The Future of the Global Order: Power, Technology, and Governance

From Russia’s invasion of Ukraine and China’s construction of artificial islands in the South China Sea to the global economic and political effects of new technologies, the post-Cold War global order may be at a tipping point.

Broader systemic trends, such as globalization and climate change, mean that the challenges of today and tomorrow will be global - and require global responses.

The role of automated trading algorithms in the 2010 “Flash Crash” in the United States, combined with the specter of drone warfare around the world and the proliferation of military robotics, highlight how the intersection of technologies presents enormous challenges and opportunities for global norms.

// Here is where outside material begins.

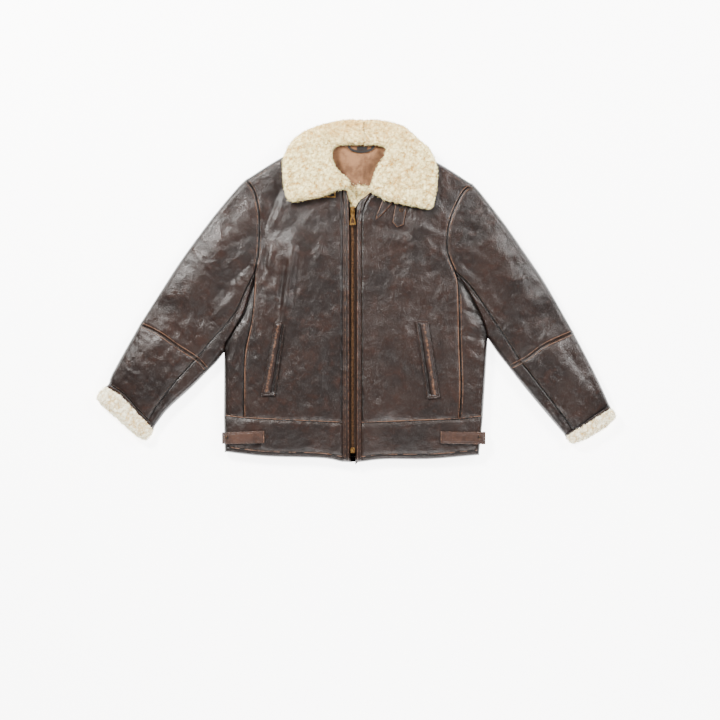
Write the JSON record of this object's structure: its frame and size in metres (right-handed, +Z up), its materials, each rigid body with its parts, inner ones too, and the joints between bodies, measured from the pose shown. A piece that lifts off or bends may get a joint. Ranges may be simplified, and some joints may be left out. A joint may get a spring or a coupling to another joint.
{
  "type": "shearling jacket",
  "caption": "Leather shearling jacket lying flat on its back, with an open wool collar, wool cuffs, slant pockets, buckle tabs at the hem and a zip whose pull swings.",
  "frame": {"origin": "bottom centre of the bounding box, on the surface that the jacket lies on", "axes": "+Z up out of the surface, +Y towards the collar, +X towards the wearer's left sleeve"},
  "size_m": [1.1474, 0.7594, 0.0554],
  "materials": {
    "leather": "dark brown waxed leather with pale rubbed edges",
    "tab_leather": "reddish brown leather",
    "wool": "cream curly wool pile",
    "facing": "brown sheared suede",
    "tape": "tan woven tape and thread",
    "trim": "near-black woven trim",
    "brass": "aged brass"
  },
  "bodies": {
    "jacket": {"back_panel": "leather", "front_right": "leather", "front_left": "leather", "side_panel_right": "leather", "side_panel_left": "leather", "placket_right": "leather", "placket_left": "leather", "hem_band_right": "leather", "hem_band_left": "leather", "hem_band_back": "leather", "hem_binding_right": "leather", "hem_binding_left": "leather", "hem_binding_back": "leather", "sleeve_top_upper_right": "leather", "sleeve_top_upper_left": "leather", "sleeve_under_upper_right": "leather", "sleeve_under_upper_left": "leather", "sleeve_top_fore_right": "leather", "sleeve_top_fore_left": "leather", "sleeve_under_fore_right": "leather", "sleeve_under_fore_left": "leather", "cuff_binding_right": "leather", "cuff_binding_left": "leather", "cuff_right": "wool", "cuff_left": "wool", "collar_right": "wool", "collar_left": "wool", "neck_facing": "facing", "neck_label": "trim", "hanger_loop": "trim", "pocket_welt_right": "leather", "pocket_welt_left": "leather", "side_tab_right": "tab_leather", "side_tab_left": "tab_leather", "throat_strap_inner": "leather", "throat_strap_outer": "leather", "throat_strap_eyelet": "brass", "throat_buckle": "brass", "throat_buckle_strap": "leather", "zip_tape_right": "tape", "zip_tape_left": "tape", "zip_teeth": "brass", "zip_slider_top": "brass", "zip_slider_bottom": "brass"},
    "pull_tab": {"zip_pull": "brass"}
  },
  "joints": [
    {"name": "pull_hinge", "type": "hinge", "parent": "jacket", "child": "pull_tab", "pos_m": [-0.0074, 0.1776, 0.03673], "axis": [-1, 0, 0], "range_deg": [0, 150]}
  ]
}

Fundamentally, The Future of the Global Order research theme examines implications of changing global power dynamics, impacts of new technologies, and contributions of governance institutions for the future of international cooperation. It seeks to understand the drivers of change and the varied implications of those changes. Additionally, it offers new ideas for the preservation and evolution of the international order.

Standing faculty members from Penn provide guidance and direction for each Global Innovation Program research theme. The Future of the Global Order research theme is led by:

William Burke-White, inaugural director of Perry World House, who holds the Richard Perry Professorship at the University of Pennsylvania, where he is also a professor of law.

Michael C. Horowitz, professor of political science and associate director of Perry World House at the University of Pennsylvania.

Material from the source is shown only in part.